### GIVEN INFORMATION:

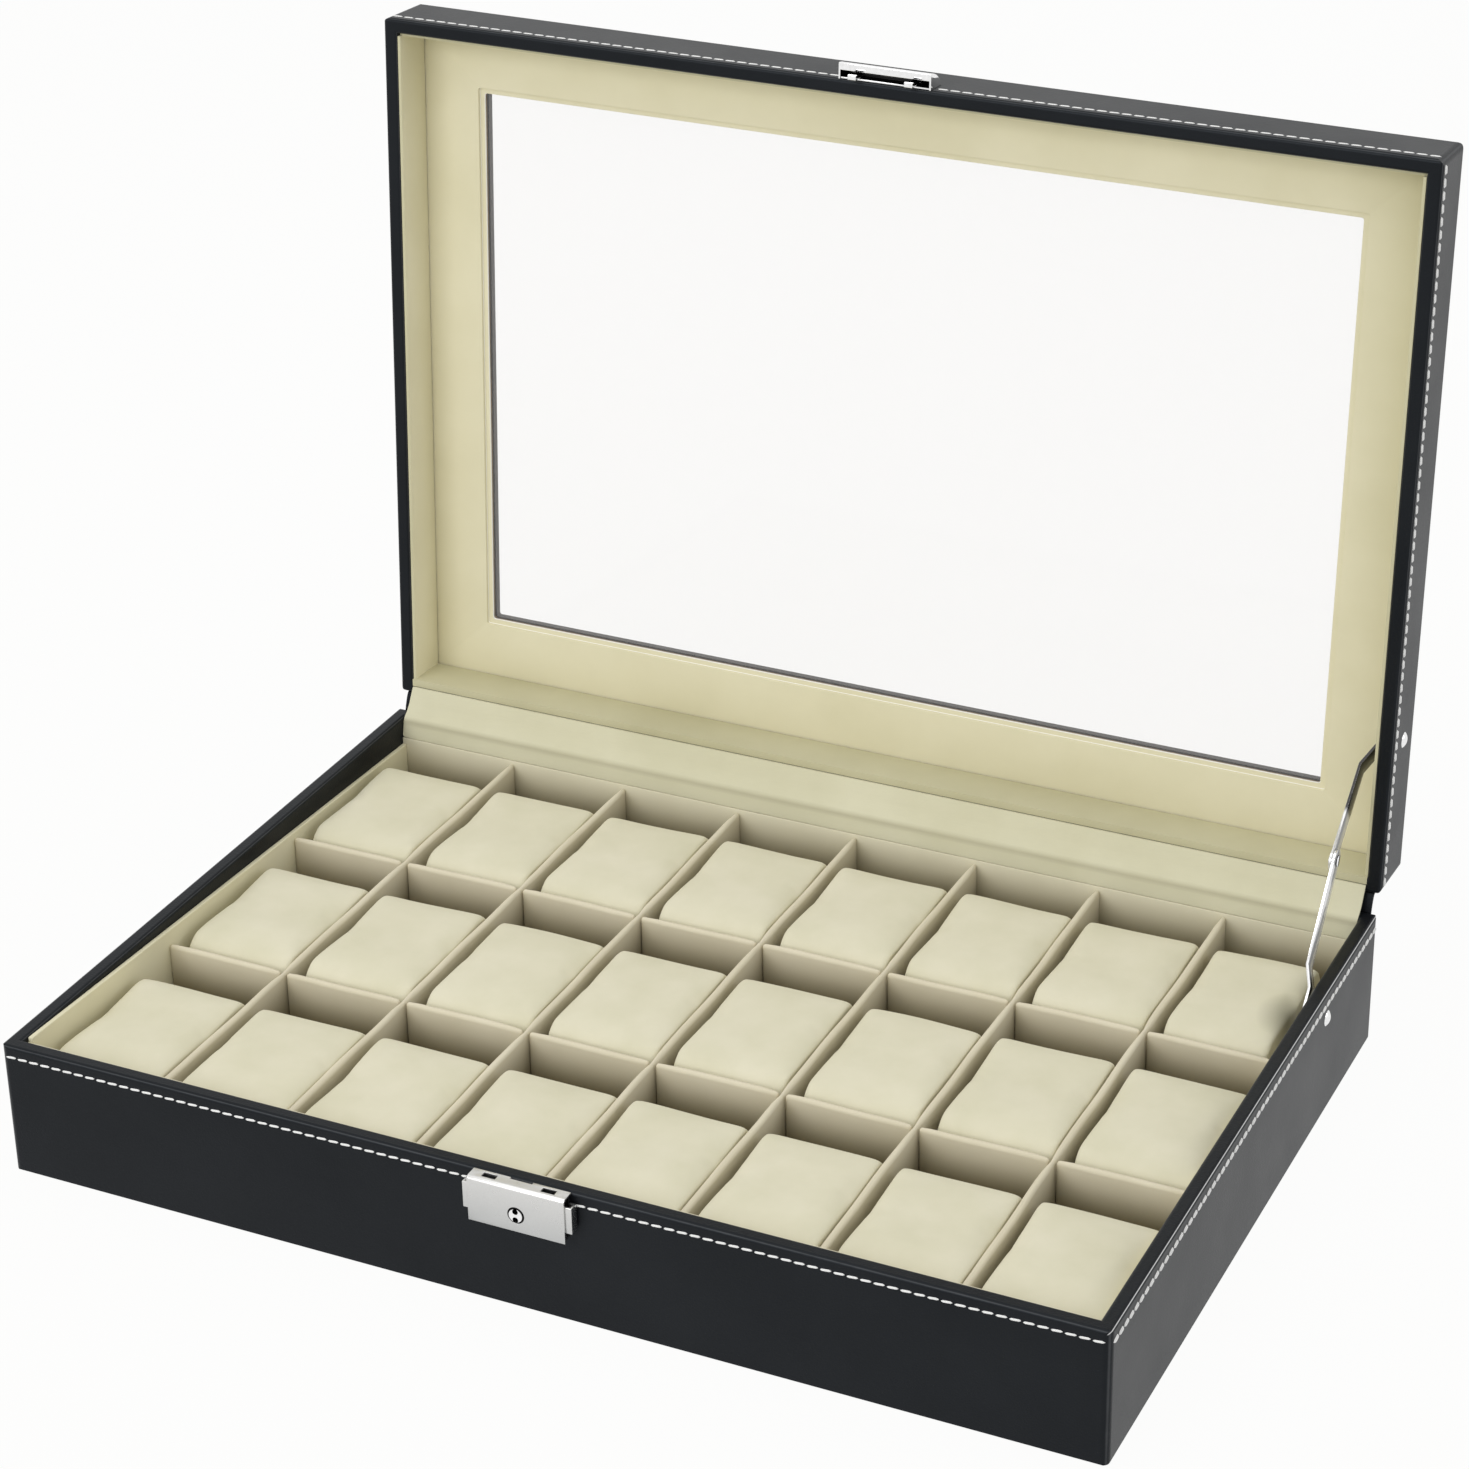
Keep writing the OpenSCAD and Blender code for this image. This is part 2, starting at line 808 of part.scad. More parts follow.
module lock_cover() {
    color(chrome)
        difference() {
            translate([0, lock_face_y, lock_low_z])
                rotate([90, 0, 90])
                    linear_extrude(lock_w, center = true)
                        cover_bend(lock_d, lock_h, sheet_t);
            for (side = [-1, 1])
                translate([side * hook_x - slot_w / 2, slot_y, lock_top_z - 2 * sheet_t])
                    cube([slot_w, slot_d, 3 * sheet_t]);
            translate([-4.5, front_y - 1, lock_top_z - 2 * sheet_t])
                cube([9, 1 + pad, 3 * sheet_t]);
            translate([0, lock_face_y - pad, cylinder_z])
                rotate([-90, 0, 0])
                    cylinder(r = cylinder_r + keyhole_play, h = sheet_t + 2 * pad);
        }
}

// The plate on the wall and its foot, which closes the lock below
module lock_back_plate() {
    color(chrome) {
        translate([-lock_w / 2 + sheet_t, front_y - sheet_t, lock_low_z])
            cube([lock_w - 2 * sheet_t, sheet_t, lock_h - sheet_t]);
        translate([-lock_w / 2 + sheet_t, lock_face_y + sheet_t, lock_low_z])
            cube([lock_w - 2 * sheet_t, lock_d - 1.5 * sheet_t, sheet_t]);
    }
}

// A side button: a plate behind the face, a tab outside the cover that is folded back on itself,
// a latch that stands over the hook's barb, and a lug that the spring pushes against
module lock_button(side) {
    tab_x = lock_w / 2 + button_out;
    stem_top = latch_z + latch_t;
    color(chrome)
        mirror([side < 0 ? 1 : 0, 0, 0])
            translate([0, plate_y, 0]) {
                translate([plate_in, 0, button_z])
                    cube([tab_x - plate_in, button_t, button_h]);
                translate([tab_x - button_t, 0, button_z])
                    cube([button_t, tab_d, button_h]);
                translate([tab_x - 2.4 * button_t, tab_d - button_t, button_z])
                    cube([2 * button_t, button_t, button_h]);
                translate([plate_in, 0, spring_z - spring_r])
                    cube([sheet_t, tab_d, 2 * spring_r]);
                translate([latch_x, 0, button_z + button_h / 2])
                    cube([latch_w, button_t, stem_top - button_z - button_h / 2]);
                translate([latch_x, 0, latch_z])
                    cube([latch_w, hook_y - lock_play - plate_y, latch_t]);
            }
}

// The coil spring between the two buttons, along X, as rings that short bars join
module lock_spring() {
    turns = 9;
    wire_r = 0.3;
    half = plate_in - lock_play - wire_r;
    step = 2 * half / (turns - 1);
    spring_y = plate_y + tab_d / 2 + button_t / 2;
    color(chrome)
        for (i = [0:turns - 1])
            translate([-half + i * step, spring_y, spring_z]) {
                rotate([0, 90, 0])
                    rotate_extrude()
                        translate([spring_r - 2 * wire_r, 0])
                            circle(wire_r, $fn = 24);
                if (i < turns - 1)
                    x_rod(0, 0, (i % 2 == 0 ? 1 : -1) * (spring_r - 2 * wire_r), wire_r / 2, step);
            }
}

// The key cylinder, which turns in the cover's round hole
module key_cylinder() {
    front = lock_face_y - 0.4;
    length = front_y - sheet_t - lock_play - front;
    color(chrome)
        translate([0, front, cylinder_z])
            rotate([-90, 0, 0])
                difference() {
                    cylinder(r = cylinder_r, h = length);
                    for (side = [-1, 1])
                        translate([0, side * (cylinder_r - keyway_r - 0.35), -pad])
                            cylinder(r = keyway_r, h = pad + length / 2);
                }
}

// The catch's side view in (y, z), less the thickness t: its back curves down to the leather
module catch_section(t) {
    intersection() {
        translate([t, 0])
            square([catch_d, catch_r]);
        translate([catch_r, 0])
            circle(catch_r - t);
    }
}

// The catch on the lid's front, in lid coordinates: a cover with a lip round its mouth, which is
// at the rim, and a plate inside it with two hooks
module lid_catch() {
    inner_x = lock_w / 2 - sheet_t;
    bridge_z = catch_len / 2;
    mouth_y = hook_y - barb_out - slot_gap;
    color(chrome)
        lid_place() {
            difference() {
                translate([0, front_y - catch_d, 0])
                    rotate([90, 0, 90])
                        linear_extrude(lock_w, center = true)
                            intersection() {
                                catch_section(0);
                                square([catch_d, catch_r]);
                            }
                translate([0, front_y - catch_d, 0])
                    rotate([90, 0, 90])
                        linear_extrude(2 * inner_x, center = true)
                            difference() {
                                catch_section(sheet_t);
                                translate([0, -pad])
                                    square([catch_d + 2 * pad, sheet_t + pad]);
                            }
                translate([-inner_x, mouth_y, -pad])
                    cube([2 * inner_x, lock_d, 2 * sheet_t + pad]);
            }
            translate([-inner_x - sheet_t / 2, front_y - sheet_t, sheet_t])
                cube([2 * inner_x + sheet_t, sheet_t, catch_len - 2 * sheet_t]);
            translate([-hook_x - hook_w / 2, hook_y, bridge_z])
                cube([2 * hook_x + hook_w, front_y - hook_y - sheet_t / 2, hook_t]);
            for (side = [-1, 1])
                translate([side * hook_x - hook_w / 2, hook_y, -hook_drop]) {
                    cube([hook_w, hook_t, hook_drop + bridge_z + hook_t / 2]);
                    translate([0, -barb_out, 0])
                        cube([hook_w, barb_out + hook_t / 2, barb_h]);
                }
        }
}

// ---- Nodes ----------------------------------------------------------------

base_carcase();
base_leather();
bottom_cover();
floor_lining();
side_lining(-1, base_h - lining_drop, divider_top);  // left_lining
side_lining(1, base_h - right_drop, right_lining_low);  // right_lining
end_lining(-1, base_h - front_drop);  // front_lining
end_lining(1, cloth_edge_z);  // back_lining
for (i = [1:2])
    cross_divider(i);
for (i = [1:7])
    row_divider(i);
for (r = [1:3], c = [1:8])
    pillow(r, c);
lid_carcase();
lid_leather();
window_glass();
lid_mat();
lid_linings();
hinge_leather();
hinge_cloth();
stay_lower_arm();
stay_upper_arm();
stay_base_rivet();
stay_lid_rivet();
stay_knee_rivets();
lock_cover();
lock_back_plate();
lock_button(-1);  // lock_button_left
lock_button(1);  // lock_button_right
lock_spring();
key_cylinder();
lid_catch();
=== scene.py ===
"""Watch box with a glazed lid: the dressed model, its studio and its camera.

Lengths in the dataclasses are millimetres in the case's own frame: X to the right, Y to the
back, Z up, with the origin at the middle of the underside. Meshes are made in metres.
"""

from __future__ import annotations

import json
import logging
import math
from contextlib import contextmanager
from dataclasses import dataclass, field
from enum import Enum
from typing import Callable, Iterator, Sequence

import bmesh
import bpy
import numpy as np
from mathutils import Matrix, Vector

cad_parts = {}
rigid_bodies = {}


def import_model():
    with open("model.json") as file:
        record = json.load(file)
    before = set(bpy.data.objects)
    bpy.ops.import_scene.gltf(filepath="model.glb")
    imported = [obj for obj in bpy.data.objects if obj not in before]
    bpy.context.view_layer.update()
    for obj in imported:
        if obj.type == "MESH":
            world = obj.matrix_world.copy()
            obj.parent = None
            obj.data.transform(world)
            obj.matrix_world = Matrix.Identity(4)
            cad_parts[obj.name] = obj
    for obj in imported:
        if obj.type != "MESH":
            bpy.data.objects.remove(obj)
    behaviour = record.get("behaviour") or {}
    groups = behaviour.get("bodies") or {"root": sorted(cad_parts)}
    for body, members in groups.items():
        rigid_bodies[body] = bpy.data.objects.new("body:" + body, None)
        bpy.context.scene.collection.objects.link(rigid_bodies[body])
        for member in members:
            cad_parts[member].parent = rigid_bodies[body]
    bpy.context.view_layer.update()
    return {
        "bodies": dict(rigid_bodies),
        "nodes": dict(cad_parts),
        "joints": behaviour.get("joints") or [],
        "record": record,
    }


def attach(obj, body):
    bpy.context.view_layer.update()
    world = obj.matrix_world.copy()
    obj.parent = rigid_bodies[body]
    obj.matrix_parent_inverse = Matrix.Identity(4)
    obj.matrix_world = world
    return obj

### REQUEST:
Exactly and exclusively, reproduce the lines that start at the line containing "obj.matrix_world = Matrix.Identity(4)" and end at the line containing "for body, members", inclusive of both.

### FULL OUTPUT:
            obj.matrix_world = Matrix.Identity(4)
            cad_parts[obj.name] = obj
    for obj in imported:
        if obj.type != "MESH":
            bpy.data.objects.remove(obj)
    behaviour = record.get("behaviour") or {}
    groups = behaviour.get("bodies") or {"root": sorted(cad_parts)}
    for body, members in groups.items():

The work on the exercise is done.